Friday, June 1, 2018

Reba Messina's Pet Dragon


I have been getting a number of complaints lately about bad smells and sounds coming from the woods behind Doggyspace.  I did not want to investigate. It has been my experience that bad smells and sounds never lead to anything good. But when Hattie Mae barged into my office saying the smell was getting into the clothes she hung on her line I knew I would have to take action.
I did not want the other angels to know what I was doing.  I was just walking along, sniffing the ground, like all terriers do, when I caught a heavy, unknown scent.  I followed the smell to Reba Messina’s house and then into her backyard. I followed a path down a meadow and stopped when I found the smell’s source.

Standing in front of me was a huge dinosaur.  I had visited them recently and figured this big fellow had come to see me and got lost.  But then the beast opened his mouth, and suddenly fire shot out. I had made the worst mistake you could make concerning big lizards.  I had mistaken a dinosaur for a dragon.

But that was impossible.  Dragons never existed. So how could one be here? “Puff!  Puff!” I heard a voice yell. I turned to see my good friend, Reba Messina, running towards me.  “Puff, Foley is my friend, don’t hurt her.” Puff, apparently, the dragon, put his huge mouth next to my face and took a deep breath, and then he licked me covering me with hot dragon saliva.  

I wiped the spit away.  “Reba, first you aren’t supposed to have big reptiles here, and second you have one that doesn’t exist!”

“Puff does too exist,” Reba said.  “I found him, and he is my friend.”

“But your neighbors are complaining about the sound and smell.”

Reba went over to Puff and patted him on the nose.  Puff let out a purr. “Where did you find this dragon?” I asked.

“In the land of make-believe,” Reba said.

Oh, boy.  Reba went to the land of make believe?  No one was supposed to go there and if you did slip through you couldn’t bring anything back.  So many rules had been broken.
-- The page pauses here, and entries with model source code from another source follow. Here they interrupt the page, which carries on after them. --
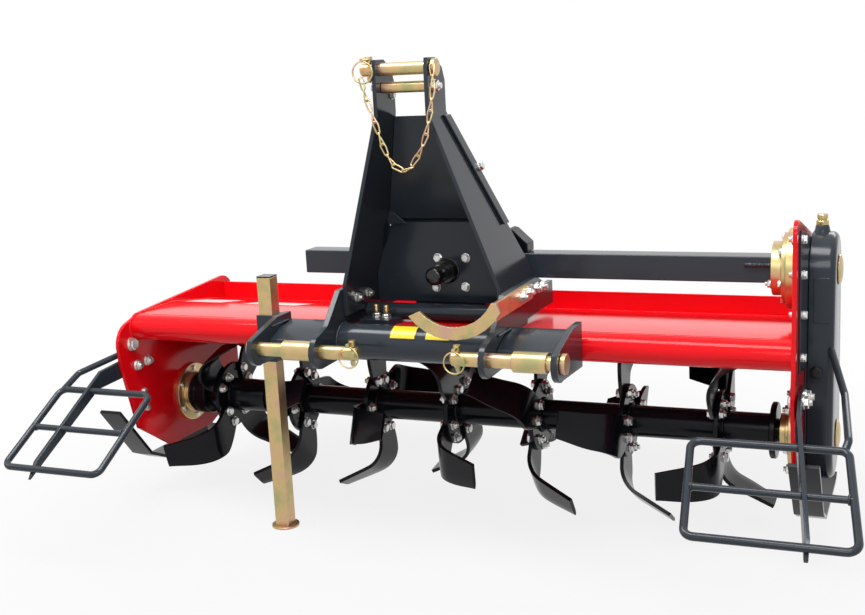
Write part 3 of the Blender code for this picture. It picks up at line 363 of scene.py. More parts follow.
def skinned_mesh(name, sections, ring=False):
    """A skin through equal sections, capped at both ends or, as a ring, joined end to end."""
    bm = bmesh.new()
    loops = [[bm.verts.new(point) for point in section] for section in sections]
    count = len(loops[0])
    pairs = list(zip(loops, loops[1:]))
    if ring:
        pairs.append((loops[-1], loops[0]))
    for a, b in pairs:
        for i in range(count):
            j = (i + 1) % count
            bm.faces.new((a[i], a[j], b[j], b[i]))
    if not ring:
        bm.faces.new(list(reversed(loops[0])))
        bm.faces.new(loops[-1])
    bmesh.ops.recalc_face_normals(bm, faces=bm.faces)
    mesh = bpy.data.meshes.new(name)
    bm.to_mesh(mesh)
    bm.free()
    crisp(mesh)
    return mesh


def turned_mesh(name, axis, centre, profile, ring=False, segments=64):
    """A lathe-turned shape from (distance along the axis, radius) pairs about X, Y or Z."""
    along = "XYZ".index(axis)
    first, second = {"X": (1, 2), "Y": (2, 0), "Z": (0, 1)}[axis]
    sections = []
    for distance, radius in profile:
        section = []
        for i in range(segments):
            angle = 2 * math.pi * i / segments
            point = Vector(centre)
            point[along] += distance
            point[first] += radius * math.cos(angle)
            point[second] += radius * math.sin(angle)
            section.append(point)
        sections.append(section)
    return skinned_mesh(name, sections, ring)


def tube_profile(start, end, outer, wall, chamfer=0.001):
    """Profile of a pipe with chamfered rims."""
    return [(start, outer - chamfer), (start + chamfer, outer), (end - chamfer, outer),
            (end, outer - chamfer), (end, outer - wall), (start, outer - wall)]


def turned_piece(name, axis, centre, profile, coat, *nodes, body="frame", ring=False, segments=64):
    """A lathe-turned piece, handed over."""
    mesh = turned_mesh(name, axis, centre, profile, ring, segments)
    hand_over(bpy.data.objects.new(name, mesh), coat, *nodes, body=body)


DECK_HALF = 0.7267
FRONT_TUBE_Y = -0.192
FRONT_TUBE_Z = 0.205
FRONT_TUBE_R = 0.029
turned_piece("front_cross_tube", "X", at(0, FRONT_TUBE_Y, FRONT_TUBE_Z),
             tube_profile(-DECK_HALF, DECK_HALF, FRONT_TUBE_R, 0.005), RED_ENAMEL, "front_tube", ring=True)

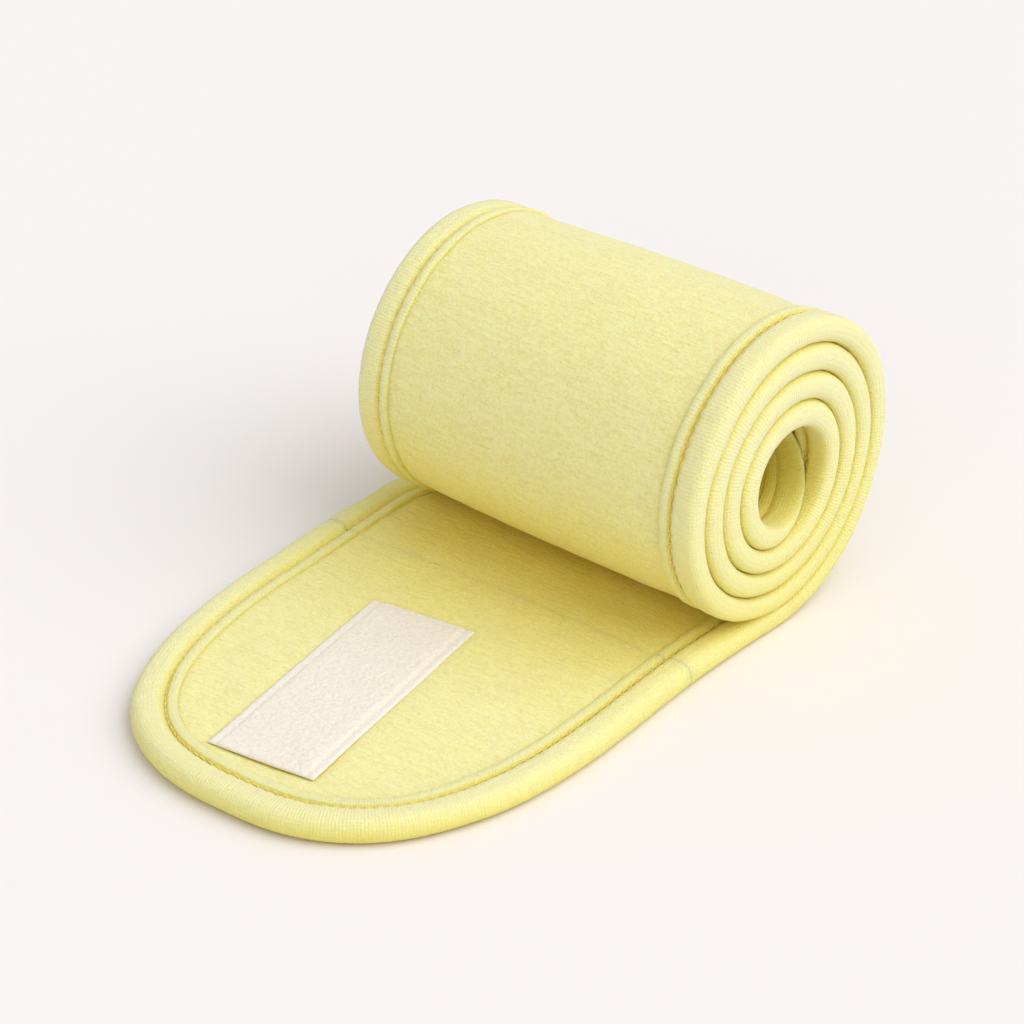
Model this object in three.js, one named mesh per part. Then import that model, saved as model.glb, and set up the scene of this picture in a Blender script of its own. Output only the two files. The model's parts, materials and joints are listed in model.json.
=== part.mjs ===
// Spa headband: a long padded band with a bound edge and hook-and-loop ends, rolled up with one end flat.
// Units are millimetres, +Z is up. Every sheet, binding and thread is first laid out flat in band coordinates
// (x across the band, y along it, z above the floor) and rolled up from the point where the coil starts.
import * as THREE from "three";

// Driving dimensions of the band
const BAND_WIDTH = 98;
const BINDING_THICKNESS = 4.8; // the padded rim is the thickest part of the band
const BINDING_REACH = 10.5; // how far the binding tape covers the faces, measured from the rim
const BULB_WIDTH = 7; // the rounded outer part of the binding, outside its seam
const TAIL_LENGTH = 125; // from the point where the coil starts to the tip of the free end
const END_LENGTH = 72; // stretch over which each end rounds off
const END_POWER = 2.6; // superellipse exponent of the rounded ends

// The layers between the two faces of the binding
const FACE_THICKNESS = 0.8;
const WADDING_THICKNESS = 1;
const LAYER_GAP = 0.2;
const SHEET_INSET = 2.7; // the sheets stop short of the rim, inside the binding
const CORE_TRIM = 8.5; // the inner end curls so tightly that its layers are trimmed back by this much more
const CORE_TRIM_START = 58; // distances from the inner tip between which the trim grows
const CORE_TRIM_FULL = 44;

// Section of the binding
const SLOT_HALF_HEIGHT = 1.7; // of the slot that holds the layers
const SLOT_DEPTH = 2.3; // from the rim to the bottom of the slot
const HEM_HALF_HEIGHT = 2; // outside of the flat hem
const BULB_SHOULDER = 1.2; // width of the slope from the hem up to the bulb
const RIM_ROUNDING = 1.6;
const RIM_FLAT_SHARE = 0.45; // share of the thickness that is flat at the rim
const SECTION_STEP = 2.8; // longest edge of the section

// Threads and hook-and-loop tape
const THREAD_WIDTH = 0.3;
const THREAD_GAP = 0.1; // between the thread and the hem
const TAPE_THREAD_GAP = 0.3; // between the thread and the tape, which curls with the roll
const TAPE_WIDTH = 25;
const TAPE_LENGTH = 60;
const TAPE_THICKNESS = 0.9;
const TAPE_STITCH_INSET = 1.8;
const HOOK_TAPE_FROM_TIP = 43.5; // centre of the hook tape, measured from the tip of the free end
const HOOK_TAPE_OFFSET = -4; // the tape was sewn on a little off centre and a little turned
const HOOK_TAPE_TURN = THREE.MathUtils.degToRad(6);
const LOOP_TAPE_FROM_TIP = 54; // centre of the loop tape, measured from the tip of the inner end

// The coil: turns about a core, packed tighter underneath than on top
const CORE_RADIUS = 11.6; // of the band's mid-surface, four turns in from the tail
const TURNS_TO_CORE = 4;
const PITCH = 5.62;
const PITCH_SPREAD = 0.55;
const LOOSEST_SIDE = THREE.MathUtils.degToRad(200); // angle round the coil from its lowest point
const COIL_ANGLE = THREE.MathUtils.degToRad(1640); // from the lowest point of the outer turn to the inner tip
const FACET_ANGLE = THREE.MathUtils.degToRad(20);
const LENGTH_STEP = THREE.MathUtils.degToRad(1);

// Rows of vertices round the two tips of the band
const TAIL_TIP_ROWS = 9;
const CORE_TIP_ROWS = 4;
const CORE_TIP_REACH = 8;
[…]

And now I had to get permission from the Board of Big Guys to let Reba keep Puff behind her house.  It was such a big violation I thought that even with my skills of persuasion I would fall short.
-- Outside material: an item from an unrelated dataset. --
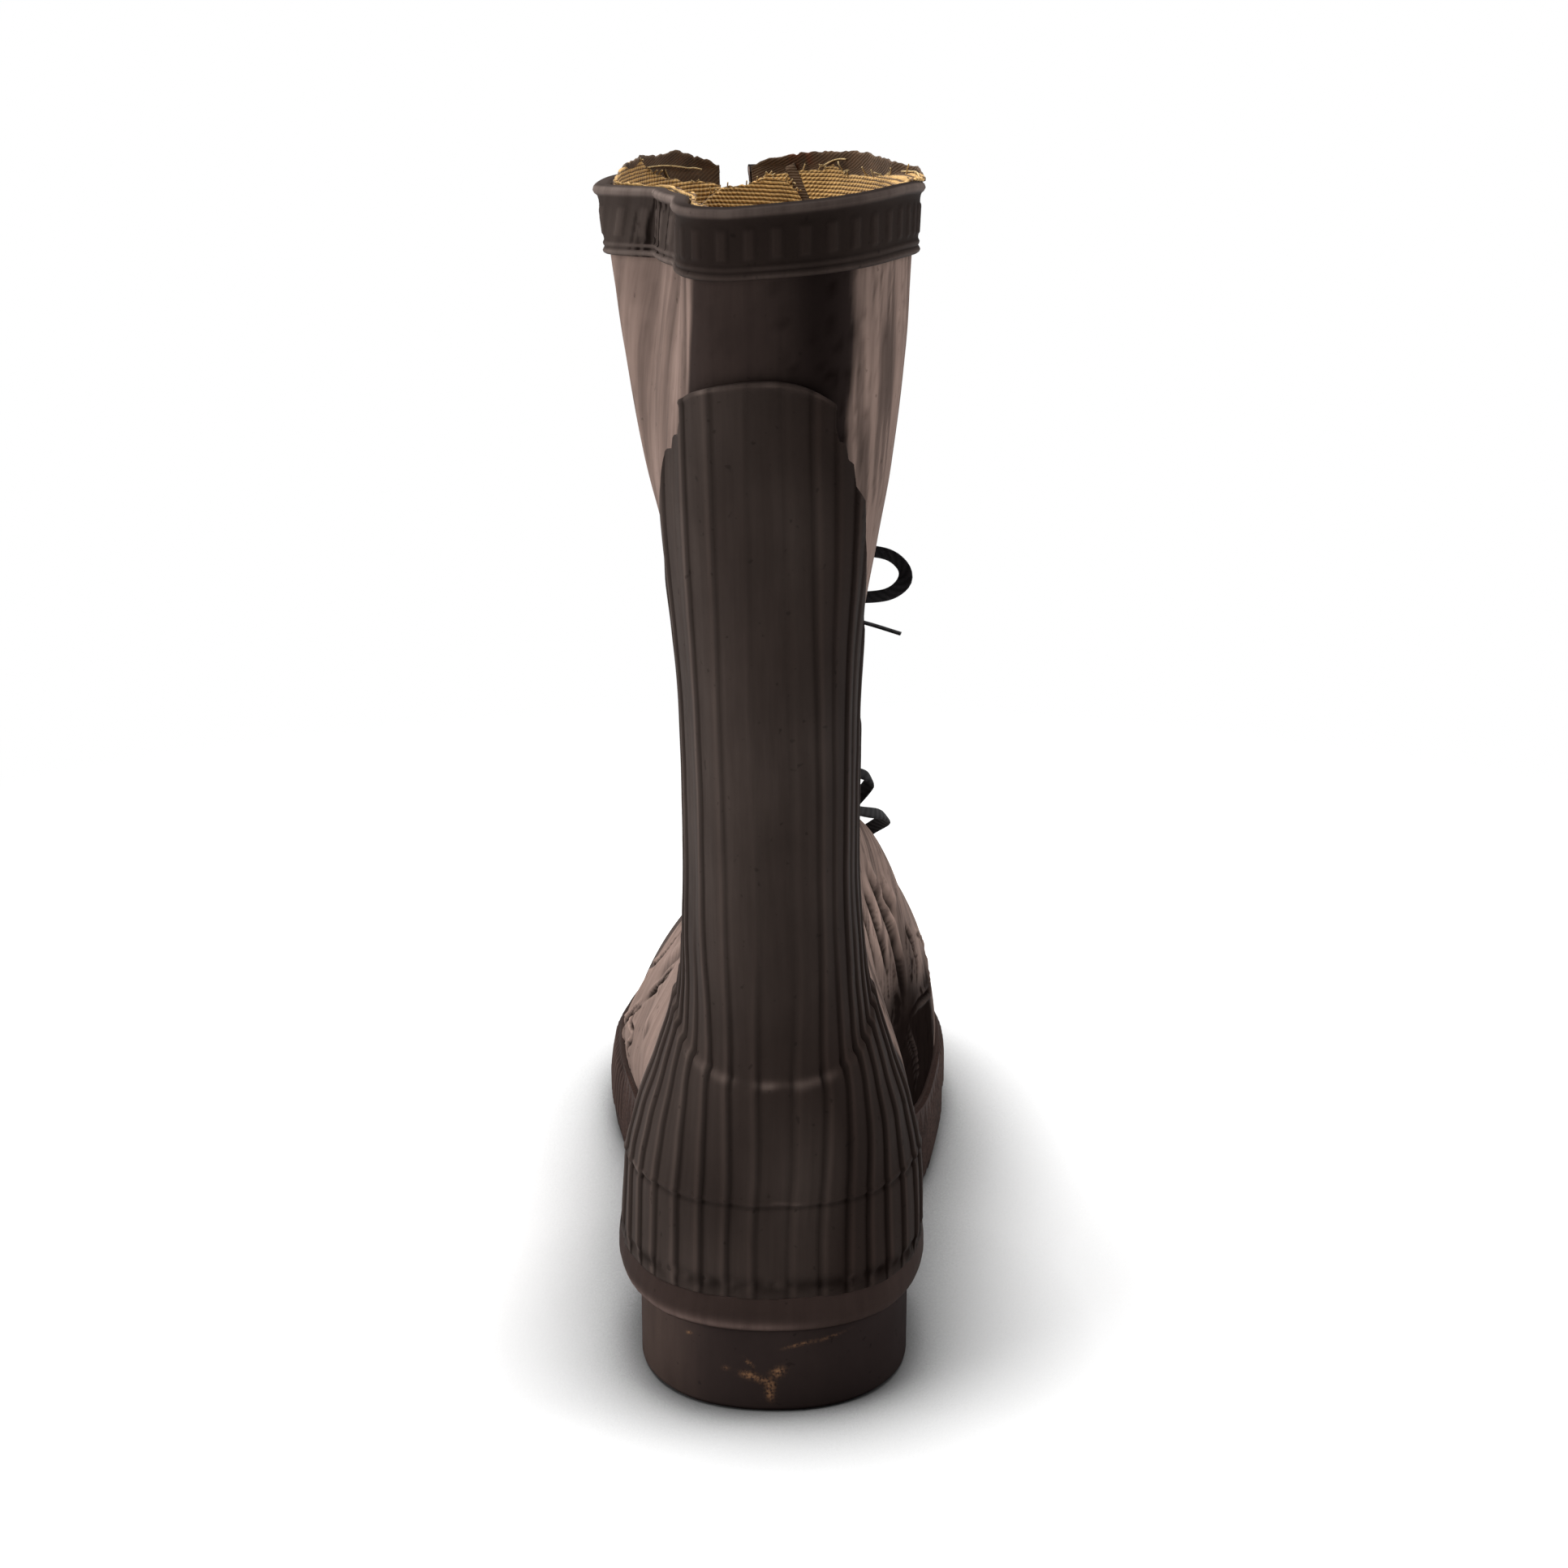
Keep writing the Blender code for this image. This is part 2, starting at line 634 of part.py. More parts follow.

I was going to the Big Guy Board to plead Reba and Puff’s case when suddenly Hattie Mae lead a group of villagers out of the forest with torches and pitchforks.  They all stopped, stunned when they saw Puff. He slowly walked towards her, bent down, and gave Hattie a big lick. “Gross!” Hattie yelled. But Brody began laughing at his best friend, and then all our friends were laughing until even Hattie raised a smile.

Reba told us to watch what Puff could do.  She then got on Puff’s back, and they took off into the sky.  We watched as they traveled on a boat with a billowed sail with Reba perched on Puff’s mighty tail    Noble kings and princes bowed to them. Pirate ships lowered their flags when Puff let out his mighty roar.

As they landed, Reba told us Puff’s story.  A smug little bastard named Jackie Paper played with Puff until Jackie found girls and forgot about his dragon friend abandoning him in a cave.  As dogs, it was a story we knew too well. We agreed we would never forget about Puff or let him be alone again. Even Hattie Mae went for a ride and demanded we call her Khaleesi.

I never did tell the Big Guy Board about Puff, and when one of them came around we dressed Puff up as a really big dog, and he slept under a tree.


Reba tells us she adopted Puff and Puff says he adopted Reba, but as is often true they adopted, and saved, each other and everyone in the Rainbow Bridge’s Doggyspace Family has had their lives improved by Reba’s and Puff’s friendship.